Jadi, dia memikul dosa orang lain lantaran dirinya menjadi sebab orang lain melakukan perbuatan dosa.

2. Betul bahwa, setiap pemimpin akan dimintai pertanggung jawaban atas kepemimpinannya.
Termasuk orang tua atau suami. Tapi, Mereka memikul dosa keluarga jika lalai dalam mendidik atau tidak mendidiknya dengan benar.

Tanggungan ini bukan semata karena perbuatan dosa mereka, melainkan ada sebab lain, yaitu lalai dalam memberikan pendidikan atau menunaikan tugas kewajiban atau hak lainnya. Seperti yang penulis jelaskan di akhir point pertama di atas.

أَنَّ الشَّخْصَ لَا يُعَذَّبُ بِفِعْلِ  غَيْرِهِ إِلَّا إِذَا كَانَ لَهُ فِيهِ تَسَبُّبٌ،

Bahwa, siapapun tidak akan disiksa dengan perbuatan orang lain, kecuali ada sebab yang melatarbelakangi.(Lihat Fathul Bari 3/353).

إِنَّ اللَّهَ سَائِلُ كُلِّ رَاعٍ عَمَّا اسْتَرْعَاهُ حَفِظَ ذَلِكَ أَوْ ضَيَّعَهُ، وَاسْتُدِلَّ بِهِ عَلَى أَنَّ الْمُكَلَّفَ يُؤَاخَذُ بِالتَّقْصِيرِ  فِي أَمْرِ مَنْ هُوَ فِي حُكْمِهِ،

Hadits riwayat Anas bin Malik, bahwa siapapun memang akan diminta pertanggung jawabannya atas kepemimpinan, apakah dia menjalankan atau melalaikannya.

Hadits ini dijadikan sebagai dalil bahwa, siapapun yang diberikan tugas akan memikul dosa orang lain lantaran lalai terhadap tanggung jawab di dalam menjalankan tugasnya. ( Lihat Fathul Bari 13/113).


Kesimpulan;

1. Siapapun pemimpin, Orang tua atau Pak suami, akan disika jika memang lalai dalam memberikan hak dan kewajiban lainnya, seperti memberikan pendidikan, atau memberikan nafkah, atau perbuatan mungkar lainnya.

Membiarkan keluarga, anak serta istri bebas melakukan kemungkaran tanpa upaya pencegahan, contohnya. Beban dosa diberikan ke pihak pemimpin lantaran lalai dari tanggung jawab mendidiknya.

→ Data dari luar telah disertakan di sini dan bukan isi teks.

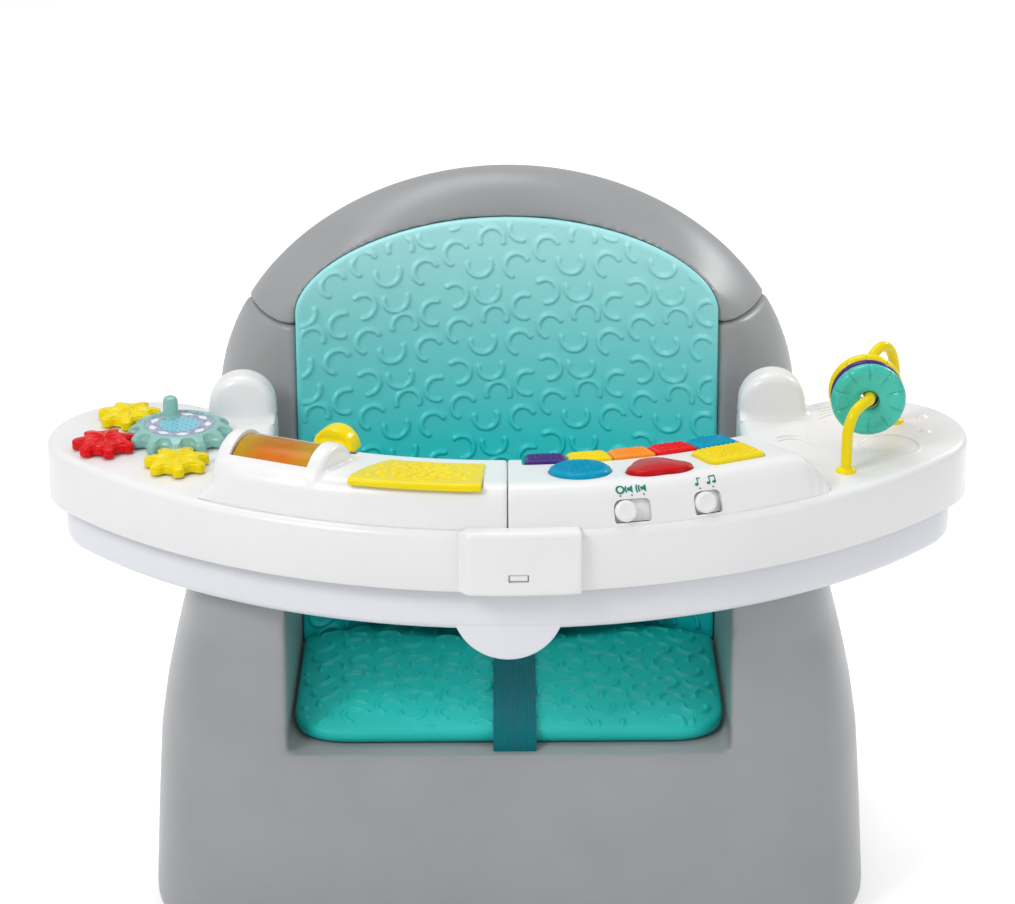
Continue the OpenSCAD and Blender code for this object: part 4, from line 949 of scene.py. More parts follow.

Bukan semata mata karena dosanya, sehingga istri bebas melakukan dosa dan maksiat.

2. Jika Pemimpin sudah menjalankan tugas dan kewajiban serta memberikan hak hak lainnya dengan baik, maka mereka tidak mendapatkan dosa sekalipun istri ataupun anaknya tetap melakukan perbuatan mungkar. Melainkan, sekecil apapun dosa akan dipikul mereka sendiri.